**Exercise**:
Copy each line below that contains "rigid".
-- Start of Supplied information --
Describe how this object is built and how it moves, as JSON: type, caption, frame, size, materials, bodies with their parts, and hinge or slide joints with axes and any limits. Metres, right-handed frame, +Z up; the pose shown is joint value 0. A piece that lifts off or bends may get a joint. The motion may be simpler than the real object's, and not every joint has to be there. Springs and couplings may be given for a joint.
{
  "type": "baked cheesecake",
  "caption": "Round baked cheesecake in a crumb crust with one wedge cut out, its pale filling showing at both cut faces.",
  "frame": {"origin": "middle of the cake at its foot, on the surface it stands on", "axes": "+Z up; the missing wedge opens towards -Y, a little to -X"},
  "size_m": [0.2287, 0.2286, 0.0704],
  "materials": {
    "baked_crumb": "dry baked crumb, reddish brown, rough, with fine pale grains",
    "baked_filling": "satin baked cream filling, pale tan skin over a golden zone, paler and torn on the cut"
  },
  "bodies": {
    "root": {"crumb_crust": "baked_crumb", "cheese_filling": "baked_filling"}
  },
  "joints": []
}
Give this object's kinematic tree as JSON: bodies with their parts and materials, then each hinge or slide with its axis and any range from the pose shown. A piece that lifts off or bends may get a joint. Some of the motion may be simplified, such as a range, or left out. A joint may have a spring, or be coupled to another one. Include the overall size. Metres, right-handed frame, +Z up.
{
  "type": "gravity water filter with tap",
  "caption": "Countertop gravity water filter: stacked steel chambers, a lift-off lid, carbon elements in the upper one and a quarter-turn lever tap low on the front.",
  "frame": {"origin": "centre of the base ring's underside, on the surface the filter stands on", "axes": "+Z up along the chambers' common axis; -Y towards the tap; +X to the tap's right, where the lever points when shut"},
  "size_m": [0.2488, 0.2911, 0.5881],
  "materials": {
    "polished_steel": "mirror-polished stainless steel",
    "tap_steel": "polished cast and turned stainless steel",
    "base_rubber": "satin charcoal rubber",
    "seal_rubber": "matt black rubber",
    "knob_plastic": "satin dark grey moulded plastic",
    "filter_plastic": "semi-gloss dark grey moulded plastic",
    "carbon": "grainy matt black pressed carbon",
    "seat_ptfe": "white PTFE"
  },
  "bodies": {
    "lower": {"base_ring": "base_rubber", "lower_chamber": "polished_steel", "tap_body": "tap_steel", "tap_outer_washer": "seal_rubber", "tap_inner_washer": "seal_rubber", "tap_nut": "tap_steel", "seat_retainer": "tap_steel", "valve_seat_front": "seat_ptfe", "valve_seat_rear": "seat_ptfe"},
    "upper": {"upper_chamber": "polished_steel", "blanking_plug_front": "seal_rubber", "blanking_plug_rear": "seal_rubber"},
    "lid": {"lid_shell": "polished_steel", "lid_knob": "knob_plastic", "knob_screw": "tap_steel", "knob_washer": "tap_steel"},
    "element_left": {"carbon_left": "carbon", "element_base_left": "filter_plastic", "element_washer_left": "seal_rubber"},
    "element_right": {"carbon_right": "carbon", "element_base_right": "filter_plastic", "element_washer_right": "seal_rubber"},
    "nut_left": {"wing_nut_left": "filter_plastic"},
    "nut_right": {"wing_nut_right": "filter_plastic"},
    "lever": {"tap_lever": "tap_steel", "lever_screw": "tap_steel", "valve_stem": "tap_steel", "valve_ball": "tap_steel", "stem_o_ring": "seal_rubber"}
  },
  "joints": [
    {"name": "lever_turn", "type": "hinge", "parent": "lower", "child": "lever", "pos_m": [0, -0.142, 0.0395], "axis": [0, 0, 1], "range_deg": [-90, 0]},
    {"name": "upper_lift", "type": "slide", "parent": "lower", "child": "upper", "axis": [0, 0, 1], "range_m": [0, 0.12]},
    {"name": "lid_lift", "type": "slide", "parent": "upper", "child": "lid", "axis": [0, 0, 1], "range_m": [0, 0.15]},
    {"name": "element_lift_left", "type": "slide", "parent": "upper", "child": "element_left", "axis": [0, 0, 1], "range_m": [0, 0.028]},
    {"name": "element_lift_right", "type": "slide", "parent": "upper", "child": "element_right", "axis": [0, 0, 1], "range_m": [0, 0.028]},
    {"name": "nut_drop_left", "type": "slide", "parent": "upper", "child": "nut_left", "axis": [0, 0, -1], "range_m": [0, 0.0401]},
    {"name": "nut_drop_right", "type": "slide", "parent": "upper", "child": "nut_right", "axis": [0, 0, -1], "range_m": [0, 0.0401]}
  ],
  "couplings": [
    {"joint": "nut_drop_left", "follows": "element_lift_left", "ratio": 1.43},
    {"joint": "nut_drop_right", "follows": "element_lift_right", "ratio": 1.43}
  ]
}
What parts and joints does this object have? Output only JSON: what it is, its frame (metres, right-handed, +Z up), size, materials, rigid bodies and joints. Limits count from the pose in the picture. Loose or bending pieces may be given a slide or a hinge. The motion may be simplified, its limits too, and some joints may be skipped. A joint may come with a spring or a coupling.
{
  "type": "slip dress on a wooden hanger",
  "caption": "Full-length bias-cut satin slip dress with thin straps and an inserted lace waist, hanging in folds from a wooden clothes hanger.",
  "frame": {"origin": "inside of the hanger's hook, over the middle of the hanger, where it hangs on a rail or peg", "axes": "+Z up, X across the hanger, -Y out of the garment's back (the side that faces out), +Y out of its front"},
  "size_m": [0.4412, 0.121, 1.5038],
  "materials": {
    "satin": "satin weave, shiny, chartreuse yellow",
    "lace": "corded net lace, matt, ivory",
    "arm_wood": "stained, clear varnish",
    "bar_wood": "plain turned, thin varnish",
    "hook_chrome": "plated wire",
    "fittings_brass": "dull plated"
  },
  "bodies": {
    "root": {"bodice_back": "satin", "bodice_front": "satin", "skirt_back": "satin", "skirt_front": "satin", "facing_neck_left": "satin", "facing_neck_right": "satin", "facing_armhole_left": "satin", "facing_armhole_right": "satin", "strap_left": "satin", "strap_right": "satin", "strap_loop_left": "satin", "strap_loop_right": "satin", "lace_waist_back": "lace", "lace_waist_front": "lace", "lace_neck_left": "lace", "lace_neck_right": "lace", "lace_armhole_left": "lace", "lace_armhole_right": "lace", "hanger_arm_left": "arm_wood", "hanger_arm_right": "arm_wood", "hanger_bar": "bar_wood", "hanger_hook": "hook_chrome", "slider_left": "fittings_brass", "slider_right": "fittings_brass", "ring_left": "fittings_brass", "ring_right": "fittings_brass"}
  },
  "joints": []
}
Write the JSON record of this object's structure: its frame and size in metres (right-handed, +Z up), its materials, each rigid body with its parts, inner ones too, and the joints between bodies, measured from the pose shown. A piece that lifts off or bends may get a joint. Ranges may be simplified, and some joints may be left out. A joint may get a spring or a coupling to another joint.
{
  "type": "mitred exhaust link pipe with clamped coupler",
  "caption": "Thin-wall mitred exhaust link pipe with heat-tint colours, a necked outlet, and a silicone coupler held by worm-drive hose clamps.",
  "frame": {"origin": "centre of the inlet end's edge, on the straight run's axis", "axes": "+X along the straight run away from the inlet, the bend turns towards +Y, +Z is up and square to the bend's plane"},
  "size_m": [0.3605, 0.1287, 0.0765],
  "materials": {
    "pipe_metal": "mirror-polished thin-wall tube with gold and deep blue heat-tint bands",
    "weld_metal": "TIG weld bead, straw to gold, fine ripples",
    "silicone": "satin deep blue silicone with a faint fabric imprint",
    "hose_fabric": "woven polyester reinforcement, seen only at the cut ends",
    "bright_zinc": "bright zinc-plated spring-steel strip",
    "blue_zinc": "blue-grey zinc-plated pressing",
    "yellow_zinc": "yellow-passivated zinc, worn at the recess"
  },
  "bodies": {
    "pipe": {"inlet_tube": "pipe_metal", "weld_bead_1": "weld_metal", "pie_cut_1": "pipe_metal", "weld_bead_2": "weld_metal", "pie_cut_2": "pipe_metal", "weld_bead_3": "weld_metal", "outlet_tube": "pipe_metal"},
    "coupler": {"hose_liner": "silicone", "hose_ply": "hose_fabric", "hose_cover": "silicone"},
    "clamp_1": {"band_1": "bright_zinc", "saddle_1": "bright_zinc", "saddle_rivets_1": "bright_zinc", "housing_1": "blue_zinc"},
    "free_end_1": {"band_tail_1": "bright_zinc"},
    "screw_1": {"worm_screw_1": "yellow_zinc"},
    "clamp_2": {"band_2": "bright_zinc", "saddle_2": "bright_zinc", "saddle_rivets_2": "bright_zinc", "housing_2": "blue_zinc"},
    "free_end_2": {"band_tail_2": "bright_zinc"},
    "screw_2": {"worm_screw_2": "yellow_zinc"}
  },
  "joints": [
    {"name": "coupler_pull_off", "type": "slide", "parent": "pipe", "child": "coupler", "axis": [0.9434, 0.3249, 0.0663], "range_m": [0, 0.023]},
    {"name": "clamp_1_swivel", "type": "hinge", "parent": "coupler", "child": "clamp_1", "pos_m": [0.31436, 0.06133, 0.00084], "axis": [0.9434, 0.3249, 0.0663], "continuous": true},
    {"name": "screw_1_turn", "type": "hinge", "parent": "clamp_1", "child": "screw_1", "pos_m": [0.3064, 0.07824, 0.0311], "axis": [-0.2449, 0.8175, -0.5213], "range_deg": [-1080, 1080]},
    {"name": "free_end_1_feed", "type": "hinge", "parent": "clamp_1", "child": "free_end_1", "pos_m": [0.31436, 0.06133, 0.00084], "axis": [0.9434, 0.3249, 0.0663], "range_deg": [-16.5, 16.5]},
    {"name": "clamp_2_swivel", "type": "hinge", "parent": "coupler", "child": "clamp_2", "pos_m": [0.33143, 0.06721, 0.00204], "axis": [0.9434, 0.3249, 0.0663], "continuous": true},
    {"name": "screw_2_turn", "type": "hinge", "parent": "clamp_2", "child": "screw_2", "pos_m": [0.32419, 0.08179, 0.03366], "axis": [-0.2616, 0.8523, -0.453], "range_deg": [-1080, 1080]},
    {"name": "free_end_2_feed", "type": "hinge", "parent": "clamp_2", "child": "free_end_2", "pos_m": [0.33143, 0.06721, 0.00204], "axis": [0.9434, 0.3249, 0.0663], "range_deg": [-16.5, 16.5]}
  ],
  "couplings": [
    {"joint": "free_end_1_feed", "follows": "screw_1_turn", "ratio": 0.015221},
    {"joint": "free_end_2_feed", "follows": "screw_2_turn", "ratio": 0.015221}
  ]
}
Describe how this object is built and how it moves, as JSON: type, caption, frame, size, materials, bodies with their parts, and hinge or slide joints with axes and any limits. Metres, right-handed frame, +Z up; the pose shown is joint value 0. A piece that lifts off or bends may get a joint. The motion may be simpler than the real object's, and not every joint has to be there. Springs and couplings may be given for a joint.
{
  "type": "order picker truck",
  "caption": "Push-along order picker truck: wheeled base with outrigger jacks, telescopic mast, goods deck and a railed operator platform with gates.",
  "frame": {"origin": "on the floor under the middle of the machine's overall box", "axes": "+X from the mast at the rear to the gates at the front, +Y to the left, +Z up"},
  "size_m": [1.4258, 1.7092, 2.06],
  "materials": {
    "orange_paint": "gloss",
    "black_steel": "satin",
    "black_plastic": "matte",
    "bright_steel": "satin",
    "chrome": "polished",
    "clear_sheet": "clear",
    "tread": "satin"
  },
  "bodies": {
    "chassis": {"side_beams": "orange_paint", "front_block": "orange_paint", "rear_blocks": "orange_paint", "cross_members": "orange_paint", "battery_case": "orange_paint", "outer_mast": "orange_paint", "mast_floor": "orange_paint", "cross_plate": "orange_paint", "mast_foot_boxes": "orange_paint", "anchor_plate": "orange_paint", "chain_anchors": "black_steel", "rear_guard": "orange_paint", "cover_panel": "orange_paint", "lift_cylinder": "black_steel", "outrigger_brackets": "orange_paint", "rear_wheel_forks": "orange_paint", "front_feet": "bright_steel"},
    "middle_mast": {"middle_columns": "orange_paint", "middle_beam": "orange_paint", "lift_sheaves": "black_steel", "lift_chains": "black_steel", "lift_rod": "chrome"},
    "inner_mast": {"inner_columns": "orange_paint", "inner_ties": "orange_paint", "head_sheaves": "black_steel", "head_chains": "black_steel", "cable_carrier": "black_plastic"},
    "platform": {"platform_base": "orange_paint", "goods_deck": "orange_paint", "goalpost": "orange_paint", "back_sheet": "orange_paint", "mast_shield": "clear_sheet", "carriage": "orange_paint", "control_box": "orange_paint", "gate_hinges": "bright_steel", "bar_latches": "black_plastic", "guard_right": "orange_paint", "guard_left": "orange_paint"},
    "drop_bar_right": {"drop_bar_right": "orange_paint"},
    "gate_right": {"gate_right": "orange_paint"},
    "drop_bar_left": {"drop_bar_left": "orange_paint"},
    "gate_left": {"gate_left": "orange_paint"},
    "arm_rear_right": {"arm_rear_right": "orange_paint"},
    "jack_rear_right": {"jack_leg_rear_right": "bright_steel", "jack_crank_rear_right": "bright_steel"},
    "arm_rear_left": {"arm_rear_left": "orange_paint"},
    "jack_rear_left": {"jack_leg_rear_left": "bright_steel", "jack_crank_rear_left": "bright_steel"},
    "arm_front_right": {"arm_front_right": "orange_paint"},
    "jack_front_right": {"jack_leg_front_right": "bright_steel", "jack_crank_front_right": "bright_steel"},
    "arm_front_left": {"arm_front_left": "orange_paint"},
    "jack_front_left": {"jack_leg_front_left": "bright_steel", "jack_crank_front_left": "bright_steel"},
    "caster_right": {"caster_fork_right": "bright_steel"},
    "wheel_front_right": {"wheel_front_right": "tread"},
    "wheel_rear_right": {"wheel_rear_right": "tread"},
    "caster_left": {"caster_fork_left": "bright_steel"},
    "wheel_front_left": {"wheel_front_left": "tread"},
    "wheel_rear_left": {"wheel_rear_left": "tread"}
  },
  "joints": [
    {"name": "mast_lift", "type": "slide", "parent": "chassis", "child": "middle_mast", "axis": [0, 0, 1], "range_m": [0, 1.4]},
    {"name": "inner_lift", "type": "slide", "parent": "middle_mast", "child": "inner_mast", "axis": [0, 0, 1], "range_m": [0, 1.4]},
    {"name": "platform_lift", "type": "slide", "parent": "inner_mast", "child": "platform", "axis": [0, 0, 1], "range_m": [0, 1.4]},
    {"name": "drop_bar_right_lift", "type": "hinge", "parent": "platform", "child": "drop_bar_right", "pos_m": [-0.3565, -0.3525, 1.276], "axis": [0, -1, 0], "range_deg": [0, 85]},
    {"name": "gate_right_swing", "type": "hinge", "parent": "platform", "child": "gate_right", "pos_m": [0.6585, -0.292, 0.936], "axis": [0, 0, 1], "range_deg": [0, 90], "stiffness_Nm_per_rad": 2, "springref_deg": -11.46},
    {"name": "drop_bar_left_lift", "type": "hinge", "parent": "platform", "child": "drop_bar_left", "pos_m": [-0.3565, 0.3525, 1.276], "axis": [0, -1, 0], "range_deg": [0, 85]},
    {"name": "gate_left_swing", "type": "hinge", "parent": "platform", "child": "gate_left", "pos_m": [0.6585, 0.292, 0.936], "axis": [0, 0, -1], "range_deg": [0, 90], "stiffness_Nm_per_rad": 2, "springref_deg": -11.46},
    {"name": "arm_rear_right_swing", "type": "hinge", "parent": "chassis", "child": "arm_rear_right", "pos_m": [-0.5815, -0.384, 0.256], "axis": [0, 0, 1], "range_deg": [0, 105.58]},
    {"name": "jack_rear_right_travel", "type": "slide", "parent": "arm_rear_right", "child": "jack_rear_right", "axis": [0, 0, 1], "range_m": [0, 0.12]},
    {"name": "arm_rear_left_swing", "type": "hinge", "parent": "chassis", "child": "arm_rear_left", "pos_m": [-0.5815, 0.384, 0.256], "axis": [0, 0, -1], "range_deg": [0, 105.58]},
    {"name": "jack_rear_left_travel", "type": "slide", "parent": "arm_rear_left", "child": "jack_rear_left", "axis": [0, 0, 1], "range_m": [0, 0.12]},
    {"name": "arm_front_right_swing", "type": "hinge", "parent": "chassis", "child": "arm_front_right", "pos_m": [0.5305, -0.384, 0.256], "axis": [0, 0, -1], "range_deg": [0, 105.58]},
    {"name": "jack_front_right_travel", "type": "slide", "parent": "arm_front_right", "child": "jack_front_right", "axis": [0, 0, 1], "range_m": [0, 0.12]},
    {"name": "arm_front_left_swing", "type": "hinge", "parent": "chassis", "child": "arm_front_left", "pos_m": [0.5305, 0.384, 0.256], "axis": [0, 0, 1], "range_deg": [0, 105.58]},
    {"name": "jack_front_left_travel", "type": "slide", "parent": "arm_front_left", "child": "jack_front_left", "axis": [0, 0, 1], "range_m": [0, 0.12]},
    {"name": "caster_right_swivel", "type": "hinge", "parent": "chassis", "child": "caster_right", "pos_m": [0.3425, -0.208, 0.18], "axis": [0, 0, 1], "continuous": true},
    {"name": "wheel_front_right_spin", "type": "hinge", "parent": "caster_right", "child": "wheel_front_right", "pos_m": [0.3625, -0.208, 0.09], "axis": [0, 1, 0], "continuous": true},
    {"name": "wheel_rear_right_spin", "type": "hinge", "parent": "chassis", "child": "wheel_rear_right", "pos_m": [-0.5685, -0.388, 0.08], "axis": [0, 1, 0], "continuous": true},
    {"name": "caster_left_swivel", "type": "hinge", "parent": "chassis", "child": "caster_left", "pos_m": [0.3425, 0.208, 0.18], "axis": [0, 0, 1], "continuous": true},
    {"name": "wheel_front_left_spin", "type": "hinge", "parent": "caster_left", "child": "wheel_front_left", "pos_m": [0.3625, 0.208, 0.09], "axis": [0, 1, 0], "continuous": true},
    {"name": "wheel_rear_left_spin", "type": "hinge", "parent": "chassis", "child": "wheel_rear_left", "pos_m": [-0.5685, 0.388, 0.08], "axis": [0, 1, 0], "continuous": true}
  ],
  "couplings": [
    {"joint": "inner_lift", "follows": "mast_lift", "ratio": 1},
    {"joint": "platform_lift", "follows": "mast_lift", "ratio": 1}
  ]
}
-- End of Supplied information --
**Response to the task**:
What parts and joints does this object have? Output only JSON: what it is, its frame (metres, right-handed, +Z up), size, materials, rigid bodies and joints. Limits count from the pose in the picture. Loose or bending pieces may be given a slide or a hinge. The motion may be simplified, its limits too, and some joints may be skipped. A joint may come with a spring or a coupling.
Write the JSON record of this object's structure: its frame and size in metres (right-handed, +Z up), its materials, each rigid body with its parts, inner ones too, and the joints between bodies, measured from the pose shown. A piece that lifts off or bends may get a joint. Ranges may be simplified, and some joints may be left out. A joint may get a spring or a coupling to another joint.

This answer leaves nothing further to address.